O Magistério da Igreja
retomou a relação Cristo-esposo e Igreja-esposa tanto na mística quanto na
liturgia sacramental. O Vaticano II endossou a mesma relação quando se referiu
ao Espírito Santo: Cristo, pela força do Evangelho rejuvenesce a Igreja. Esta
relação esponsal é vista sob três aspectos: a) união de Cristo e a Igreja; b)

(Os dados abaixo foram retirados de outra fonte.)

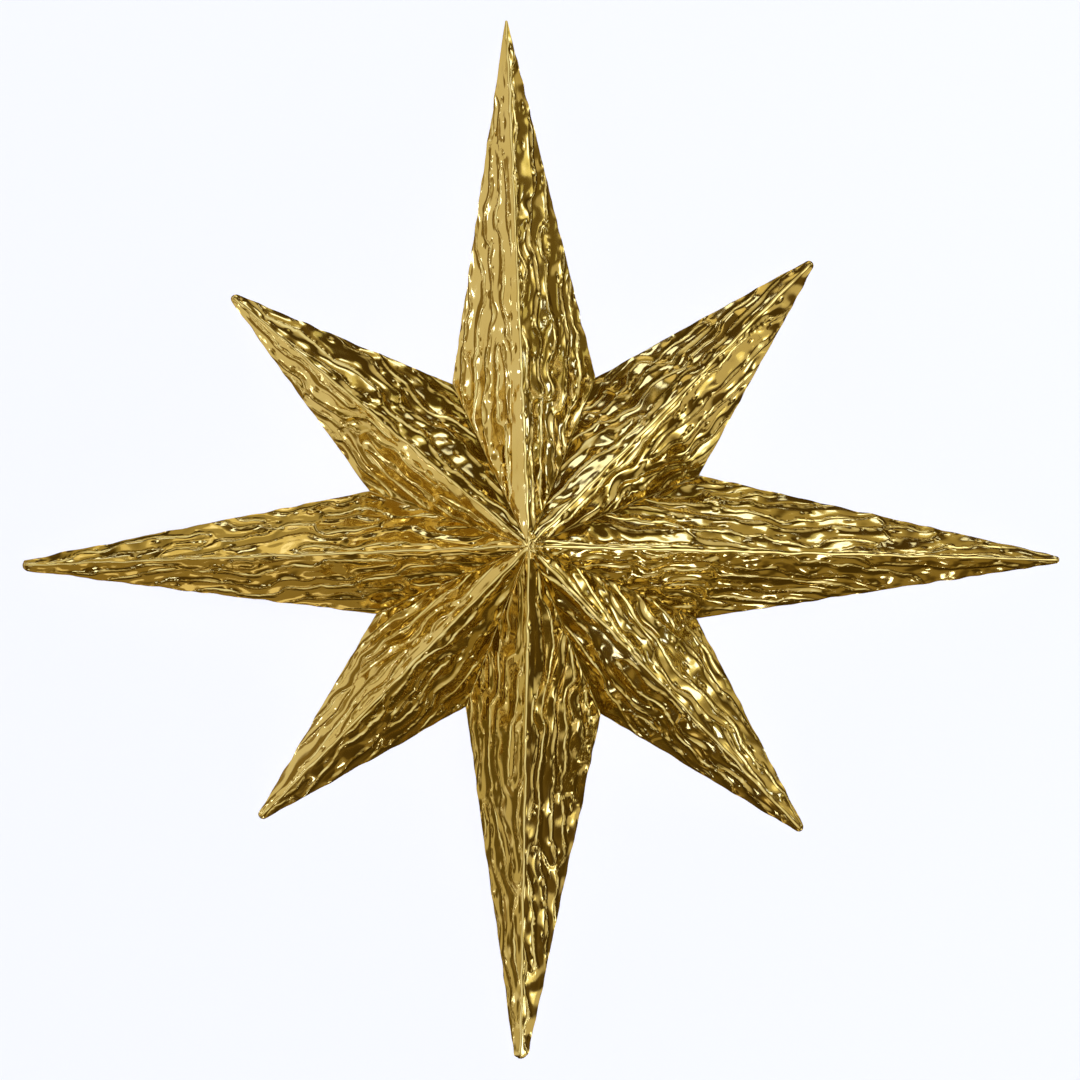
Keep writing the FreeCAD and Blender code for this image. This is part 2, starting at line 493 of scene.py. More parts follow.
def face_points(face, rows, sheet, points, relief_share):
    """Points of one sloping face, from its spine to its valley and out to the rim.

    Flat place: apex + share to notch x (notch - apex) + share to tip x (tip - apex). The
    relief lifts it along the face's normal. Near the spine the two faces are joined by an
    arc of the angle between them, and near the valley the relief dies out. Comes with the
    signed distance to the nearest ridge in millimetres and the strength of the embossing.
    """
    ways = FaceWays(face, sheet, points)
    row, station = face_lattice(rows)
    to_notch, to_tip = lattice_shares(row, station, rows)
    flat = ways.apex + to_notch[:, None] * ways.valley + to_tip[:, None] * ways.spine
    across = to_notch * (ways.valley @ ways.side_way)
    along = (flat - ways.apex) @ ways.spine_way
    crease_angle = math.acos(np.clip(ways.spine_way @ unit(ways.valley), -1, 1))
    from_valley = to_tip * ways.length * math.sin(crease_angle)
    edge_reach = np.linalg.norm(np.cross(unit(ways.tip - ways.notch), ways.apex - ways.notch))
    from_rim = (1 - to_notch - to_tip) * edge_reach
    near_tip = smooth_step(np.linalg.norm(flat - ways.tip, axis=1), *TIP_FADE) * relief_share

    radius = sheet.spine_drop / (1 / math.cos(ways.slope) - 1)
    arc_width = radius * math.tan(ways.slope)
    lift, distance, strength = face_relief(
        face, ways, sheet, across, along, from_valley, from_rim, arc_width, near_tip,
    )
    turn = ways.slope * across / arc_width
    rib = RIB_HEIGHT * (1 - smooth_step(across, 0, arc_width * 1.1))
    foot = flat - across[:, None] * ways.side_way
    centre = foot - ways.crest_way * (radius / math.cos(ways.slope))
    spoke = np.cos(turn)[:, None] * ways.crest_way + np.sin(turn)[:, None] * ways.level_way
    arc = centre + (radius + rib + lift)[:, None] * spoke
    on_arc = across < arc_width
    placed = np.where(on_arc[:, None], arc, flat + lift[:, None] * ways.normal)
    placed = swayed(placed, ways, sheet, across, along)
    placed = edged(placed, face, ways, sheet, along, to_notch, from_rim, relief_share)

    half_angle = math.acos(np.clip(unit((ways.tip - ways.notch)[:2]) @ ways.tip_way, -1, 1))
    reach = np.linalg.norm(ways.tip[:2])
    placed = blunted(placed, ways.tip_way, reach, sheet.blunts[ways.tip_place // 2], half_angle)
    on_rim = row + station == rows
    placed[:, 2] = np.where(on_rim, 0, np.maximum(placed[:, 2], LEAST_HEIGHT))
    return placed, np.stack([distance / MILLI, strength], axis=1)


def skin(rows, sheet, points, relief_share):
    """All points of one skin of the star, numbered as point_numbers has it.

    Comes with each face's distances to its ridges.
    """
    total = 1 + 2 * ARMS * rows + POINTS * rows * (rows - 1) // 2
    placed = np.zeros((total, 3))
    row, station = face_lattice(rows)
    ridges = []
    for face in range(POINTS):
        numbers = point_numbers(face, rows, row, station)
        placed[numbers], of_face = face_points(face, rows, sheet, points, relief_share)
        ridges.append(of_face)
    return placed, ridges


# The crumple at the apex, in metres: reach, half-width and height of its ring, and the
# half-width and depth of its flattened middle.
KNOT_REACH = 0.0014
KNOT_WIDTH = 0.0007
KNOT_HEIGHT = 0.0002
KNOT_FLAT = 0.0003


def knot(points):
    """The tiny crumple where the spines meet: an uneven ring round a flattened middle.

    The ring's reach and height change with the bearing by a few cosines.
    """
    radius = np.hypot(points[:, 0], points[:, 1])
    turn = np.arctan2(points[:, 1], points[:, 0])
    reach = KNOT_REACH * (1 + 0.25 * np.cos(3 * turn + 0.7))
    uneven = 1 + 0.6 * np.cos(2 * turn + 1) + 0.4 * np.cos(4 * turn)
    points[:, 2] += KNOT_HEIGHT * uneven * np.exp(-((radius - reach) / KNOT_WIDTH) ** 2)
    points[:, 2] -= KNOT_FLAT * np.exp(-(radius / KNOT_WIDTH) ** 2)
    return points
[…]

Distinção entre Cristo e a Igreja; c) obediência da Igreja a Cristo.
O presbítero passou a
ser identificado com Cristo. Entre o concílio de Trento e o do Vaticano II, os
papas insistiram muito na associação de que o presbítero é “alter Christus”,
enviado por ele para atuar em seu nome. Por isso, o presbítero deve revestir-se
de Cristo em toda a ação sacramental e litúrgica, para atualizar no tempo a sua
ação salvífica e sua Palavra, o Evangelho.
A CNBB também, enfatiza
que o presbítero age “in Persona Christi”, na amizade pessoal e íntima com ele.
Da esponsalidade
decorre também a incardinação. Nos primeiros tempos da Igreja a incardinação
foi se firmando com a estabilidade das comunidades cristãs. No sentido estrito
a incardinação equivale à incorporação estável e plena de um clérigo numa
comunidade de fiéis, presidida pelo bispo. Este vínculo envolve três elementos:
serviço ministerial, disciplina eclesiástica e sustento.
O Vaticano II efetuou um
“aggiornamento” (atualização e renovação) teológico-pastoral para o bom e sadio
desempenho do ministério presbiteral. Assim, incardinação, mais do que mero
vínculo jurídico, significa vínculo espiritual em torno de três aspectos:
exercício em comunhão hierárquica com os legítimos pastores; desvelo pela
disciplina e boa reputação; e, digno sustento.
Nos primeiros séculos
da Igreja a incardinação foi complicada devido às perseguições que exigiam
muitos deslocamentos de apóstolos e sucessores. No século IV, de perseguida a
Igreja passou a ser religião oficial do império romano. Com esta mudança
surgiram diversos abusos, privilégios e indisciplina; alguns bispos usurpavam
presbíteros de outros bispos e alguns também conferiam a Ordem sem nenhuma
necessidade...
Trento (1545 a 1563)
revigorou a incardinação e restabeleceu a disciplina. Mesmo assim, as mudanças
econômicas trouxeram novos desafios à incardinação devido às atividades
missionárias em outros continentes.
O código de Direito
Canônico regularizou a situação jurídica dos presbíteros ao vinculá-los à
Diocese, pois, antes eram apenas vinculados ao templo. A reforma do Vaticano II
destacou o serviço do presbítero como título para o sustento numa estrutura
eclesiástica concreta e ressaltou a unidade e comunhão no exercício da missão
do ministério entre presbítero e bispo: comunhão hierárquica.
O elemento objetivo da
incardinação é o do serviço ministerial numa estrutura pastoral concreta. Desta
forma, a incardinação constitui um ato formal e jurídico pelo qual um
presbítero vive uma aliança com a Igreja local, nutrindo com ela uma relação
esponsal e um vínculo de pertença entre ambos. Como Cristo-esposo se entregou à
Igreja-esposa, o presbítero diocesano é convidado a manter relação esponsal com
a diocese. O padre diocesano deve ser portador do amor misericordioso e
esponsal de Deus com todas as pessoas da comunidade.